Die Bahn muss sich endlich anstrengen, die Fahrgäste von den Vorzügen des S-Bahn-Systems zu überzeugen, fordert der StZ-Redakteur Christian Milankovic in seinem Kommentar nach dem Fiasko am Mittwochabend.

Stadtentwicklung/Infrastruktur : Christian Milankovic (mil)

Stuttgart - Womöglich ist es zu viel verlangt, keine 24 Stunden nach dem von einer gerissenen Oberleitung ausgelösten S-Bahn-Chaos, von der Deutschen Bahn detailliert Auskunft über die Gründe für diese Havarie zu erwarten.

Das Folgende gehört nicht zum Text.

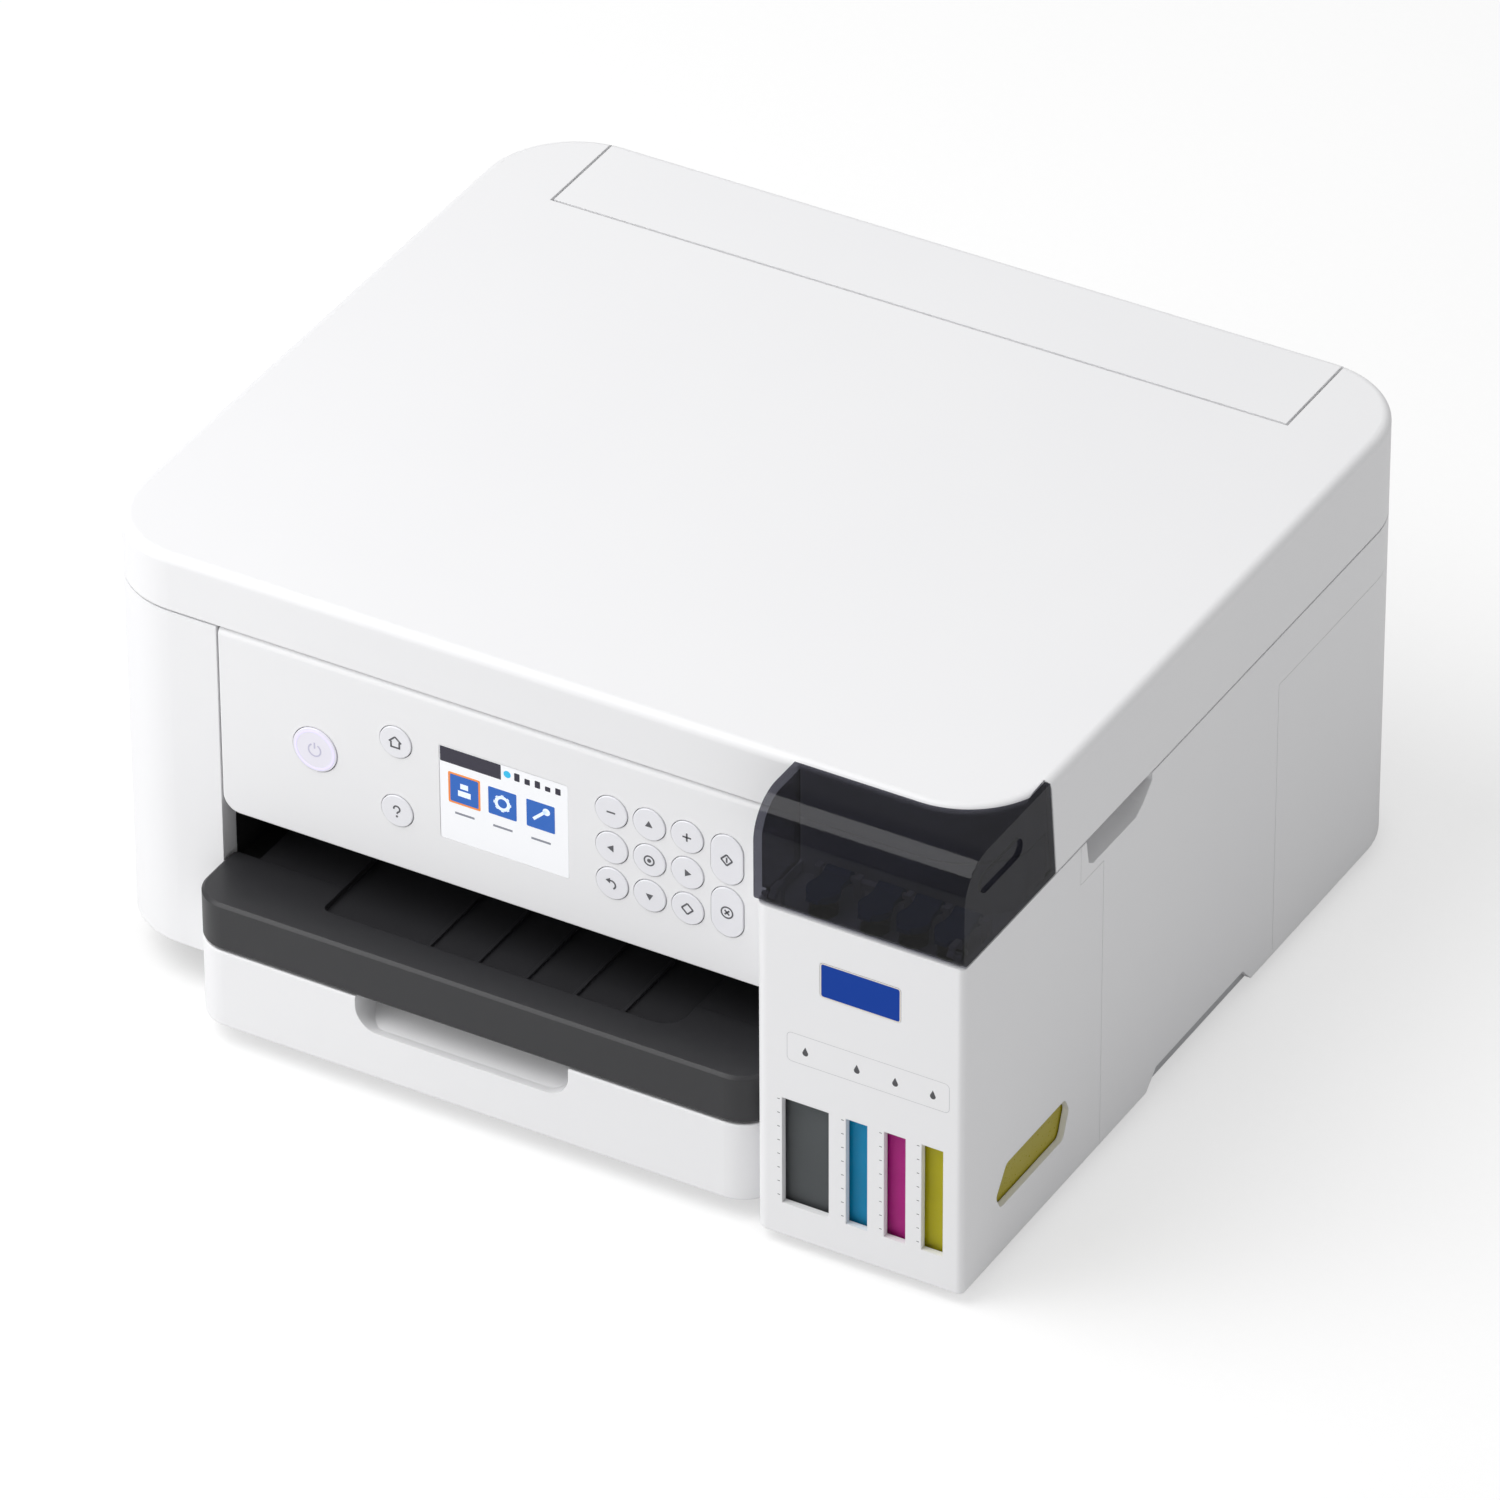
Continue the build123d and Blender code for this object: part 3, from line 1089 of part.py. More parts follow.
with BuildPart() as carriage_motor:
    with BuildSketch(facing(BACK_PLATE_Y + PLATE)) as motor_can:
        with Locations((MOTOR_X, BELT_Z)):
            Circle(9.0)
            Circle(PULLEY_SHAFT + RUN, mode=Mode.SUBTRACT)
    extrude(amount=-34)
    fillet(carriage_motor.faces().sort_by(Axis.Y)[-1].edges().sort_by(Axis.X)[0], 1.5)
save(carriage_motor, "carriage_motor")

# Rollers, their pulleys and the feed belt, all outside the main frame's left plate
PULLEY_X = (FRAME_X[0] - 7.5, FRAME_X[0] - 1.0)

with BuildPart() as feed_roller:
    bar_x(FEED_AXIS, FEED_RADIUS, (PULLEY_X[0], FRAME_X[1] + 2))
    bar_x(FEED_AXIS, FEED_PULLEY, PULLEY_X)
save(feed_roller, "feed_roller")

with BuildPart() as exit_roller:
    bar_x(EXIT_AXIS, EXIT_RADIUS - 0.8, (PULLEY_X[0], FRAME_X[1] + 2))
    bar_x(EXIT_AXIS, EXIT_PULLEY, PULLEY_X)
    for end_x in (FRAME_X[0], FRAME_X[1] - PLATE):
        bar_x(EXIT_AXIS, EXIT_RADIUS, (end_x - 0.5, end_x + PLATE + 0.5))
    for number in range(6):
        roll_x = PAPER_X + (number - 2.5) * 36
        bar_x(EXIT_AXIS, EXIT_RADIUS, (roll_x - 5, roll_x + 5))
save(exit_roller, "exit_roller")

with BuildPart() as feed_motor:
    bar_x(FEED_MOTOR_AXIS, 6.5, (FRAME_X[0] + PLATE, FRAME_X[0] + PLATE + 3))
    bar_x(FEED_MOTOR_AXIS, 5.6, (FRAME_X[0] + PLATE + 2, BAY_LEFT - WALL - 1))
    bar_x(FEED_MOTOR_AXIS, PULLEY_SHAFT + RUN, (FRAME_X[0], FRAME_X[0] + 12), Mode.SUBTRACT)
save(feed_motor, "feed_motor")

with BuildPart() as feed_motor_pulley:
    bar_x(FEED_MOTOR_AXIS, MOTOR_PULLEY, PULLEY_X)
    bar_x(FEED_MOTOR_AXIS, PULLEY_SHAFT, (PULLEY_X[0], FRAME_X[0] + 10))
save(feed_motor_pulley, "feed_motor_pulley")


def belt_hull(x, grow):
    # Taut outline round the three pulleys
    with BuildSketch(Plane.YZ.offset(x)) as hull:
        with BuildLine():
            for centre, radius in (
                (FEED_AXIS, FEED_PULLEY),
                (EXIT_AXIS, EXIT_PULLEY),
                (FEED_MOTOR_AXIS, MOTOR_PULLEY),
            ):
                CenterArc(centre, radius + grow, 0, 360)
        make_hull()
    return hull.sketch


with BuildPart() as feed_belt:
    extrude(belt_hull(PULLEY_X[0] + 1, BELT_GAP + BELT_THICK), amount=length(PULLEY_X) - 2)
    extrude(belt_hull(PULLEY_X[0] + 1, BELT_GAP), amount=length(PULLEY_X) - 2, mode=Mode.SUBTRACT)
save(feed_belt, "feed_belt")

# Platen with its ribs under the carriage
with BuildPart() as platen:
    block((FRAME_X[0] + PLATE + SEAT, TANK_LEFT + 2.3), (EXIT_AXIS[0] + 7, FEED_AXIS[0] - 8), (68.0, 70.0))
    with Locations((PAPER_X, middle((EXIT_AXIS[0] + 7, FEED_AXIS[0] - 8)), (69.5 + PAPER_Z - 0.5) / 2)):
        with GridLocations(18, 0, 12, 1):
            Box(1.6, FEED_AXIS[0] - EXIT_AXIS[0] - 19, PAPER_Z - 0.5 - 69.5)
save(platen, "platen")

# Capping station below the parked carriage
with BuildPart() as capping_station:
    station_x = (TANK_LEFT + WALL + SEAT, FRAME_X[1] - PLATE - SEAT)
    block(station_x, (FRONT + 132, FRONT + 190), (BASE_TOP, PAPER_Z - 6))
    block(
        (CARRIAGE_X[0] + 12, CARRIAGE_X[1] - 12),
        (FRONT + 144, FRONT + 181),
        (PAPER_Z - 7, PAPER_Z + 1),
    )
    block(
        (CARRIAGE_X[0] + 14, CARRIAGE_X[1] - 14),
        (FRONT + 146, FRONT + 179),
        (PAPER_Z - 3, PAPER_Z + 2),
        Mode.SUBTRACT,
    )
save(capping_station, "capping_station")

# Rear feed guide: sloping sheet slot below the flap, on side walls that also carry the pickup roller
SLOT_LOW = (FEED_AXIS[0] + 11, PAPER_Z + 2)
SLOT_HIGH = (BACK - 23, HEIGHT - 19)
SLOT_WIDTH = 13.0
PICKUP_AXIS = (BACK - 78.5, 49.0)
PICKUP_RADIUS = 12.0
PICKUP_SHAFT = 3.0
slope = atan2(SLOT_HIGH[1] - SLOT_LOW[1], SLOT_HIGH[0] - SLOT_LOW[0])
slot_side = (BOX_X[0] - CASSETTE_WALL - 4.0, BOX_X[1] + CASSETTE_WALL + 4.0)


def slot_point(along, above):
    # Point beside the slot's floor: along it from the low end, and above it
    return (
        SLOT_LOW[0] + along * cos(slope) - above * sin(slope),
        SLOT_LOW[1] + along * sin(slope) + above * cos(slope),
    )


slot_length = (SLOT_HIGH[0] - SLOT_LOW[0]) / cos(slope)

with BuildPart() as rear_feed_guide:
    profile_x(
        [slot_point(0, 0), slot_point(slot_length, 0), slot_point(slot_length, -2), slot_point(0, -2)],
        slot_side,
    )
    upper = slot_length - 8
    profile_x(
        [
            slot_point(30, SLOT_WIDTH),
            slot_point(upper, SLOT_WIDTH),
            slot_point(upper, SLOT_WIDTH + 2),
            slot_point(30, SLOT_WIDTH + 2),
        ],
        slot_side,
    )
    for wall_x in ((slot_side[0], slot_side[0] + 1.5), (slot_side[1] - 1.5, slot_side[1])):
        profile_x(
            [
                slot_point(0, -2),
                slot_point(28, SLOT_WIDTH + 2),
                slot_point(upper, SLOT_WIDTH + 2),
                slot_point(slot_length, 0),
                (SLOT_HIGH[0], BASE_TOP),
                (PICKUP_AXIS[0] - 15, BASE_TOP),
                (PICKUP_AXIS[0] - 15, PAPER_Z - 10),
            ],
            wall_x,
        )
        bar_x(PICKUP_AXIS, PICKUP_SHAFT + RUN, wall_x, Mode.SUBTRACT)
save(rear_feed_guide, "rear_feed_guide")

with BuildPart() as pickup_roller:
    bar_x(PICKUP_AXIS, PICKUP_SHAFT, (slot_side[0] - 2, slot_side[1] + 2))
    for roll in ((PAPER_X - 30, PAPER_X - 12), (PAPER_X + 12, PAPER_X + 30)):
        bar_x(PICKUP_AXIS, PICKUP_RADIUS, roll)
save(pickup_roller, "pickup_roller")

# Power supply beside the cassette and its inlet in the back wall
SUPPLY_X = (slot_side[1] + 4.5, RIGHT - 10)

with BuildPart() as power_supply:
    block(SUPPLY_X, (BACK_PLATE_Y + PLATE + 14.5, BACK - 26), (BASE_TOP, BASE_TOP + 42))
    fillet(power_supply.edges().filter_by(Axis.Z), 2.0)
save(power_supply, "power_supply")

with BuildPart() as power_inlet:
    inlet_x = (INLET_X - INLET_SIZE[0] / 2 + SEAT, INLET_X + INLET_SIZE[0] / 2 - SEAT)
    inlet_z = (INLET_Z - INLET_SIZE[1] / 2 + SEAT, INLET_Z + INLET_SIZE[1] / 2 - SEAT)
    block(inlet_x, (BACK - 25.8, BACK - 0.3), inlet_z)
    with BuildSketch(facing(BACK)) as socket:
        with Locations((INLET_X, INLET_Z)):
            SlotOverall(15.0, 8.4)
    extrude(amount=16, mode=Mode.SUBTRACT)
    with BuildSketch(facing(BACK - 4)) as contacts:
        with GridLocations(8.0, 0, 2, 1):
            with Locations((INLET_X, INLET_Z)):
                Circle(1.2)
    extrude(amount=13)
save(power_inlet, "power_inlet")
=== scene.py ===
import json
import math

import bmesh
import bpy
from mathutils import Matrix, Vector


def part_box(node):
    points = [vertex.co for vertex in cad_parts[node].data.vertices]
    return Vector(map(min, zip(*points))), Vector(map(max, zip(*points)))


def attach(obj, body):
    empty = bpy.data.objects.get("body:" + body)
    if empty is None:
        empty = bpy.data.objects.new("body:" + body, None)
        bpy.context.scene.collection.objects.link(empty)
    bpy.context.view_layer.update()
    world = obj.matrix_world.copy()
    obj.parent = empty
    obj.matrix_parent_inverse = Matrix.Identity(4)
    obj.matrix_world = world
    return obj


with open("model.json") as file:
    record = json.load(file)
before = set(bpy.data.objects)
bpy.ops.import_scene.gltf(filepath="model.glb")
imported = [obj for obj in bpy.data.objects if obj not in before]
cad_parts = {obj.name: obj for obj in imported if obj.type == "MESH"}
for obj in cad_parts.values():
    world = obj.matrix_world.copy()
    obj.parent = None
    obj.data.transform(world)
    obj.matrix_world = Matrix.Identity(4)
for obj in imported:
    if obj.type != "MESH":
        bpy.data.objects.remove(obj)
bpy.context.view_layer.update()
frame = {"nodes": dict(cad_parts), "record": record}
nodes = frame["nodes"]

MM = 0.001


# Helpers


def linear(hex_colour, share=1.0):
    # sRGB hex to the linear colour that a shader socket takes, scaled by share
    channels = [int(hex_colour[i : i + 2], 16) / 255 for i in (1, 3, 5)]
    light = [c / 12.92 if c <= 0.04045 else ((c + 0.055) / 1.055) ** 2.4 for c in channels]
    return (*[share * c for c in light], 1.0)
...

Aber der Konzern kann seinerseits nicht erwarten, die Geduld und das Nervenkostüm seiner (nicht schlecht) zahlenden Kundschaft über Gebühr strapazieren zu können.

 

Tatsächlich taugt der Zwischenfall vom Mittwoch nur bedingt, den Stab über der Deutschen Bahn zu brechen. Die vielen kleinen Pannen an Weichen, Signalen und in Stellwerken sind auf Dauer viel zermürbender als dieser spektakuläre Stillstand wegen eines nicht alltäglichen Leitungsrisses. Und ja, die voll besetzten Züge der gern als Rückgrat des Nahverkehrs apostrophierten S-Bahn tragen viel dazu bei, dass die Region nicht noch tiefer im Dauerstau-Chaos versinkt.

Doch genau das ist der Knackpunkt. Der Zuspruch der Passagiere ist keinesfalls dem unschlagbar günstigen und mit allen Vorzügen eines exzellenten Services versehenen Angebots geschuldet. Viele Berufspendler fahren nicht aus Überzeugung S-Bahn, sondern weil sie das kleinere Übel in einer Region ist, in der vieles von der Mobilität abhängt – und man doch viel Lebenszeit mit der Betrachtung der Stoßstange des Vordermanns verplempern kann.

Die Bahn täte gut daran, die vielen Menschen, die sie jeden Tag in der Region von A nach B fährt, von den Vorzügen des Systems zu überzeugen. Die Versuche der Politik, die DB dabei aufs richtige Gleis zu setzen, muten manches Mal etwas halbherzig an. Und doch führt kein Weg an einem leistungsfähigen Nahverkehr vorbei, bei dem vor allem Zuverlässigkeit Trumpf ist.